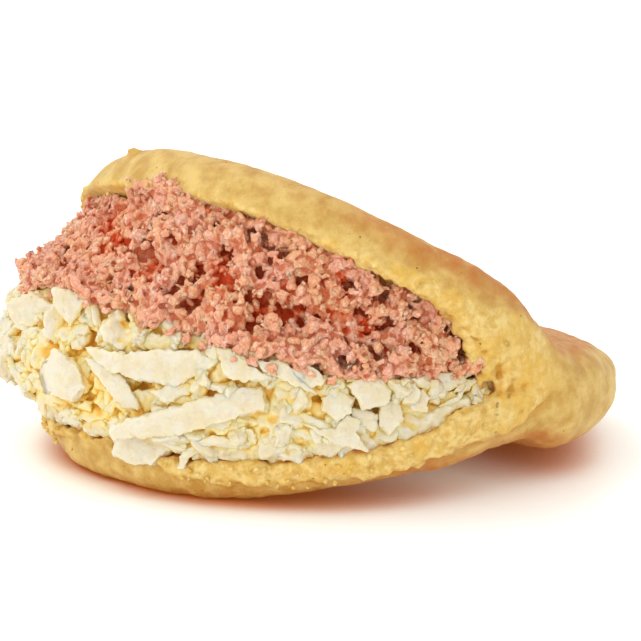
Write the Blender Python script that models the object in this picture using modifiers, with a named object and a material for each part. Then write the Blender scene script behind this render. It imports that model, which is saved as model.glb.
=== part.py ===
"""Stuffed arepa: a thick griddled corn cake, slit round half of its rim, opened like a clam and
filled with a bed of shredded white cheese under a heap of minced ham.

Frame: metres, +Z up, Z = 0 on the table, +X from the open mouth towards the uncut end, and the
origin under the middle of the whole.

The cake is made as a cook makes it: shape a disc, slit it with a knife, open the two flaps. The
flat disc and the slit are modelled first. The functions under "Opening the cake" then carry every
point of the flat disc to its place in the opened cake. The fillings go through the same functions,
so they lie between the flaps.
"""

import math

import bmesh
import bpy
from mathutils import Matrix, Vector, noise

MM = 0.001

# Flat cake. The knife goes in at -X and stops at SLIT_END.
CAKE_RADIUS = 57 * MM
MIDDLE_HALF_THICKNESS = 9 * MM
RIM_HALF_THICKNESS = 8.2 * MM
RIM_ROUNDING = 7 * MM
SLIT_WIDTH = 0.8 * MM
SLIT_END = 2 * MM

# Opened cake. The flaps fold at HINGE_X. Slopes are (distance from the hinge towards -X, degrees).
HINGE_X = 15.5 * MM
HINGE_HEIGHT = 16.4 * MM
FLAP_LENGTH = CAKE_RADIUS + HINGE_X
END_SLOPE = 12.6
UPPER_SLOPES = ((0, END_SLOPE), (12 * MM, 44), (30 * MM, 29), (50 * MM, 37), (FLAP_LENGTH, 31))
LOWER_SLOPES = ((0, END_SLOPE), (16 * MM, -2), (34 * MM, -16), (52 * MM, -10), (FLAP_LENGTH, 0))
WALK_STEP = 1 * MM
TORN_LENGTH = 22 * MM
UPPER_ROLL = math.radians(4.5)
SETTLING = 0.9 * MM

# Opening it makes the flaps thicker, by these shares, past PUFF_LENGTH from the hinge.
UPPER_PUFF = 0.3
LOWER_PUFF = 0.11
PUFF_LENGTH = 25 * MM

# Patted into shape by hand: how far the rim and the skins wander, and over what length.
HAND_WIDTH = 24 * MM
RIM_WANDER = 1.2 * MM
SKIN_WANDER = 0.7 * MM

# Fillings. Shares are of the pocket's height: 0 on the lower flap and 1 under the upper one.
GAP = 0.6 * MM
CHEESE_END = -2 * MM
HAM_END = -5 * MM
CHEESE_SHARE = 0.44
CHEESE_RISE = 0.12
NEAR_BULGE = 3 * MM
FAR_BULGE = 13 * MM
CORNER_RECESS = 2 * MM
BULGE_REACH = 42 * MM
BULGE_START = 0.65
BULGE_HEIGHT_POWER = 0.62
LUMP_SIZE = 8 * MM
LUMP_HEIGHT = 2.6 * MM
INTERFACE_LUMP_SHARE = 0.05

# Mesh fineness
TURN_STEPS = 84
CAKE_RINGS = 8
ROUNDING_STEPS = 4
SLIT_CELL = 5 * MM
FILLING_RINGS = 6
FILLING_LAYERS = 6


def smooth_step(value, start, end):
    """0 up to start, 1 from end on, and smooth between."""
    share = min(max((value - start) / (end - start), 0), 1)
    return share * share * (3 - 2 * share)


# --- Opening the cake -----------------------------------------------------------------------------


def slope_at(slopes, distance):
    """A flap's slope in radians at a distance from the hinge."""
    for (start, first), (end, last) in zip(slopes, slopes[1:]):
        if distance <= end:
            share = (distance - start) / (end - start)
            return math.radians(first + (last - first) * share)
    return math.radians(slopes[-1][1])


def walk(slopes, distance):
    """(place, slope) reached by going that far from the hinge along a flap's middle line."""
    place = Vector((HINGE_X, 0, HINGE_HEIGHT))
    done = min(distance, 0)
    uncut_slope = math.radians(END_SLOPE)
    place += done * Vector((-math.cos(uncut_slope), 0, math.sin(uncut_slope)))
    while done < distance - 1e-9:
        step = min(WALK_STEP, distance - done)
        slope = slope_at(slopes, done + step / 2)
        place += step * Vector((-math.cos(slope), 0, math.sin(slope)))
        done += step
    return place, slope_at(slopes, max(distance, 0))


def opened(point, upper):
    """The place in the opened cake of a point of the flat one, whose slit lies at Z = 0."""
    distance = HINGE_X - point.x
    place, slope = walk(UPPER_SLOPES if upper else LOWER_SLOPES, distance)
    other, _ = walk(LOWER_SLOPES if upper else UPPER_SLOPES, distance)
    # Past the end of the slit the dough is whole, and just before it a torn web still joins the flaps.
    joined = smooth_step(point.x, SLIT_END - TORN_LENGTH, SLIT_END)
    inward = 1 - min(abs(point.z) / RIM_HALF_THICKNESS, 1)
    place = place.lerp((place + other) / 2, joined * inward)
    puff = (UPPER_PUFF if upper else LOWER_PUFF) * smooth_step(distance, 0, PUFF_LENGTH)
    place += point.z * (1 + puff) * Vector((math.sin(slope), 0, math.cos(slope)))
    roll = math.tan(UPPER_ROLL) * max(distance, 0) / FLAP_LENGTH if upper else 0
    height = place.z - point.y * roll - SETTLING
    return Vector((place.x, point.y, max(height, 0)))


# --- Corn cake ------------------------------------------------------------------------------------


def cake_outline():
    """Half outline of the flat cake at +X, from its top centre round the rim to its bottom centre."""
    flat = CAKE_RADIUS - RIM_ROUNDING
    top = []
    for ring in range(CAKE_RINGS):
        share = ring / CAKE_RINGS
        sink = (MIDDLE_HALF_THICKNESS - RIM_HALF_THICKNESS) * share**2
        top.append((flat * share, MIDDLE_HALF_THICKNESS - sink))
    for step in range(ROUNDING_STEPS + 1):
        turn = math.pi / 2 * step / ROUNDING_STEPS
        radius = flat + RIM_ROUNDING * math.sin(turn)
        top.append((radius, RIM_HALF_THICKNESS - RIM_ROUNDING * (1 - math.cos(turn))))
    return top + [(radius, -height) for radius, height in reversed(top)]


def evaluated_mesh(thing):
    """A new mesh with the object's modifiers applied."""
    graph = bpy.context.evaluated_depsgraph_get()
    return bpy.data.meshes.new_from_object(thing.evaluated_get(graph))


def turned(name, outline, collection):
    """A mesh object turned about Z from a half outline at +X that runs from top to bottom."""
    points = [(radius, 0, height) for radius, height in outline]
    mesh = bpy.data.meshes.new(name)
    mesh.from_pydata(points, [(i, i + 1) for i in range(len(points) - 1)], [])
    thing = bpy.data.objects.new(name, mesh)
    collection.objects.link(thing)
    screw = thing.modifiers.new("Turn", "SCREW")
    screw.steps = screw.render_steps = TURN_STEPS
    screw.use_merge_vertices = True
    screw.merge_threshold = 0.01 * MM
    thing.data = evaluated_mesh(thing)
    thing.modifiers.clear()
    return thing


def knife_slit(collection):
    """The thin slab that the knife takes out, gridded so that its walls bend with the flaps."""
    length = CAKE_RADIUS + SLIT_END + SLIT_CELL
    width = 2 * (CAKE_RADIUS + SLIT_CELL)
    bm = bmesh.new()
    bmesh.ops.create_grid(
        bm,
        x_segments=math.ceil(length / SLIT_CELL),
        y_segments=math.ceil(width / SLIT_CELL),
        size=0.5,
    )
    bmesh.ops.scale(bm, vec=(length, width, 1), verts=bm.verts)
    bmesh.ops.translate(bm, vec=(SLIT_END - length / 2, 0, 0), verts=bm.verts)
    mesh = bpy.data.meshes.new("knife_slit")
    bm.to_mesh(mesh)
    bm.free()
    slit = bpy.data.objects.new("knife_slit", mesh)
    slit.hide_render = True
    slit.display_type = "WIRE"
    collection.objects.link(slit)
    slab = slit.modifiers.new("Slab", "SOLIDIFY")
    slab.thickness = SLIT_WIDTH
    slab.offset = 0
    return slit


def hand_shaped(point):
    """The same point of the flat cake once its rim and its two skins wander. The slit stays flat."""
    outward = Vector((point.x, point.y, 0)) / CAKE_RADIUS
    rim = RIM_WANDER * noise.noise(outward.normalized() * CAKE_RADIUS / HAND_WIDTH)
    skin = SKIN_WANDER * noise.noise(point / HAND_WIDTH) * point.z / RIM_HALF_THICKNESS
    return point + rim * outward.length * outward + Vector((0, 0, skin))


def corn_cake(parts, cutters):
    cake = turned("corn_cake", cake_outline(), parts)
    cut = cake.modifiers.new("Slit", "BOOLEAN")
    cut.operation = "DIFFERENCE"
    cut.object = knife_slit(cutters)
    cake.data = evaluated_mesh(cake)
    cake.modifiers.clear()
    for vert in cake.data.vertices:
        vert.co = opened(hand_shaped(vert.co), upper=vert.co.z > 0)
    return cake


# --- Fillings -------------------------------------------------------------------------------------


def cheese_top(x, y):
    """Share of the pocket's height that the cheese bed fills. It rises to the far side of the mouth."""
    rise = CHEESE_RISE * smooth_step(y - x, 0, 1.4 * CAKE_RADIUS)
    lump = INTERFACE_LUMP_SHARE * noise.noise(Vector((x, y, 0)) / LUMP_SIZE)
    return CHEESE_SHARE + rise + lump


def between_flaps(x, y, share):
    """The place over the spot x, y of the flat cake at a share of the pocket's height."""
    floor = opened(Vector((x, y, -SLIT_WIDTH / 2)), upper=False)
    roof = opened(Vector((x, y, SLIT_WIDTH / 2)), upper=True)
    return floor.lerp(roof, share)


def bulging(x, y, share):
    """The same place once the filling swells out of the mouth and is drawn in near the hinge."""
    radius = max(math.hypot(x, y), MM)
    fullness = math.sin(math.pi * share**BULGE_HEIGHT_POWER)
    bulge = NEAR_BULGE + (FAR_BULGE - NEAR_BULGE) * smooth_step(y, -CAKE_RADIUS, CAKE_RADIUS / 2)
    swell = bulge * smooth_step(-x, -CHEESE_END, BULGE_REACH) * fullness - CORNER_RECESS
    lump = LUMP_HEIGHT * noise.noise(between_flaps(x, y, share) / LUMP_SIZE) * fullness
    edge = smooth_step(radius / CAKE_RADIUS, BULGE_START, 1)
    stretch = 1 + (swell + lump) * edge / radius
    return between_flaps(min(x * stretch, CHEESE_END), y * stretch, share)


def filling_outline():
    """Half outline at +X of a flat puck one unit high, as wide as the cake."""
    top = [(CAKE_RADIUS * ring / FILLING_RINGS, 1) for ring in range(FILLING_RINGS)]
    side = [(CAKE_RADIUS, 1 - layer / FILLING_LAYERS) for layer in range(FILLING_LAYERS + 1)]
    return top + side + [(radius, 0) for radius, _ in reversed(top)]


def filling(name, parts, end, lowest, highest):
    """A puck cut off at end, short of the hinge, and spread between two shares of the pocket's height."""
    layer = turned(name, filling_outline(), parts)
    bm = bmesh.new()
    bm.from_mesh(layer.data)
    cut = bmesh.ops.bisect_plane(
        bm,
        geom=[*bm.verts, *bm.edges, *bm.faces],
        plane_co=(end, 0, 0),
        plane_no=(1, 0, 0),
        clear_outer=True,
    )
    edges = [part for part in cut["geom_cut"] if isinstance(part, bmesh.types.BMEdge)]
    bmesh.ops.holes_fill(bm, edges=edges)
    for vert in bm.verts:
        x, y, up = vert.co
        low, high = lowest(x, y), highest(x, y)
        gap = Vector((0, 0, GAP * (1 - 2 * up)))
        vert.co = bulging(x, y, low + (high - low) * up) + gap
    bm.to_mesh(layer.data)
    bm.free()
    return layer


# --- Putting it together --------------------------------------------------------------------------


def painted(thing, colour, roughness):
    """Gives the object a material of its own, and smooth shading with sharp creases."""
    material = bpy.data.materials.new(thing.name)
    material.use_nodes = True
    shader = material.node_tree.nodes["Principled BSDF"]
    shader.inputs["Base Color"].default_value = (*colour, 1)
    shader.inputs["Roughness"].default_value = roughness
    shader.inputs["Metallic"].default_value = 0
    thing.data.materials.clear()
    thing.data.materials.append(material)
    thing.data.shade_smooth()
    thing.data.set_sharp_from_angle(angle=math.radians(50))


def centre_over_origin(things):
    """Moves the meshes together until the origin lies under the middle of their joint box."""
    spots = [vert.co for thing in things for vert in thing.data.vertices]
    along, across = [spot.x for spot in spots], [spot.y for spot in spots]
    middle = Vector((min(along) + max(along), min(across) + max(across), 0)) / 2
    for thing in things:
        thing.data.transform(Matrix.Translation(-middle))


def collection_named(name):
    made = bpy.data.collections.new(name)
    bpy.context.scene.collection.children.link(made)
    return made


def main():
    for thing in list(bpy.data.objects):
        bpy.data.objects.remove(thing)
    parts, cutters = collection_named("stuffed_arepa"), collection_named("cutters")
    cake = corn_cake(parts, cutters)
    cheese = filling("cheese_filling", parts, CHEESE_END, lambda x, y: 0, cheese_top)
    ham = filling("ham_filling", parts, HAM_END, cheese_top, lambda x, y: 1)
    centre_over_origin((cake, cheese, ham))
    painted(cake, (0.80, 0.56, 0.20), 0.6)
    painted(cheese, (0.93, 0.87, 0.66), 0.5)
    painted(ham, (0.62, 0.31, 0.22), 0.55)


main()
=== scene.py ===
# %% [markdown]
# # A stuffed corn cake
# This is a thick maize cake, griddled, slit round half of its rim and opened like a clam. A bed of
# shredded white cheese lies in it, under a heap of minced ham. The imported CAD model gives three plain
# solids. This lesson turns them into food: one finished cake, and fillings made of real shreds and grains.
#
# The first step loads the CAD model. It is the fixed frame: each new piece is built where the CAD says.

# %% Load the frame
import math
import random

import bmesh
import bpy
import numpy as np
from mathutils import Matrix, Vector, noise
from mathutils.bvhtree import BVHTree


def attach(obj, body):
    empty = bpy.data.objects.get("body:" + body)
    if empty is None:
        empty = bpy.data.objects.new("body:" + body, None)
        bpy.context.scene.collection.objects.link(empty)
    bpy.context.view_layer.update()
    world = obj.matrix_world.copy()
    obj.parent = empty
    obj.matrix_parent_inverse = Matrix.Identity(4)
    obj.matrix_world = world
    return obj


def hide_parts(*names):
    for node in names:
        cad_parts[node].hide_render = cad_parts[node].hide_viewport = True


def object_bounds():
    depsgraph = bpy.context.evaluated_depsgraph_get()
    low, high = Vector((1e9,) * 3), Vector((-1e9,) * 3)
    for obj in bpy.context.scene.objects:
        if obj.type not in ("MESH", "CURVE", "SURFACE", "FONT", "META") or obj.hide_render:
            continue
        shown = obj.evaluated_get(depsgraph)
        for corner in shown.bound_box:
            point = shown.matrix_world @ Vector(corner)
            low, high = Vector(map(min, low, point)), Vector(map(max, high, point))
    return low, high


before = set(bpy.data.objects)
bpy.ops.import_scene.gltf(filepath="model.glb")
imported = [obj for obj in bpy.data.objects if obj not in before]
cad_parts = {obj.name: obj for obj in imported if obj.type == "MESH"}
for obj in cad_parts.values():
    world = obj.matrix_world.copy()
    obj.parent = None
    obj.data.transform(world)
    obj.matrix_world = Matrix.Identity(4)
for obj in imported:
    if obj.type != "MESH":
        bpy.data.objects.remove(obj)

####

TO DO - Print, without alteration, the lines from the line with "y: 0, cheese_top)" to the line with "if obj.type not". Include both of them, and omit every other line.

ANSWER FOR THIS EXERCISE -
    cheese = filling("cheese_filling", parts, CHEESE_END, lambda x, y: 0, cheese_top)
    ham = filling("ham_filling", parts, HAM_END, cheese_top, lambda x, y: 1)
    centre_over_origin((cake, cheese, ham))
    painted(cake, (0.80, 0.56, 0.20), 0.6)
    painted(cheese, (0.93, 0.87, 0.66), 0.5)
    painted(ham, (0.62, 0.31, 0.22), 0.55)


main()
=== scene.py ===
# %% [markdown]
# # A stuffed corn cake
# This is a thick maize cake, griddled, slit round half of its rim and opened like a clam. A bed of
# shredded white cheese lies in it, under a heap of minced ham. The imported CAD model gives three plain
# solids. This lesson turns them into food: one finished cake, and fillings made of real shreds and grains.
#
# The first step loads the CAD model. It is the fixed frame: each new piece is built where the CAD says.

# %% Load the frame
import math
import random

import bmesh
import bpy
import numpy as np
from mathutils import Matrix, Vector, noise
from mathutils.bvhtree import BVHTree


def attach(obj, body):
    empty = bpy.data.objects.get("body:" + body)
    if empty is None:
        empty = bpy.data.objects.new("body:" + body, None)
        bpy.context.scene.collection.objects.link(empty)
    bpy.context.view_layer.update()
    world = obj.matrix_world.copy()
    obj.parent = empty
    obj.matrix_parent_inverse = Matrix.Identity(4)
    obj.matrix_world = world
    return obj


def hide_parts(*names):
    for node in names:
        cad_parts[node].hide_render = cad_parts[node].hide_viewport = True


def object_bounds():
    depsgraph = bpy.context.evaluated_depsgraph_get()
    low, high = Vector((1e9,) * 3), Vector((-1e9,) * 3)
    for obj in bpy.context.scene.objects:
        if obj.type not in ("MESH", "CURVE", "SURFACE", "FONT", "META") or obj.hide_render:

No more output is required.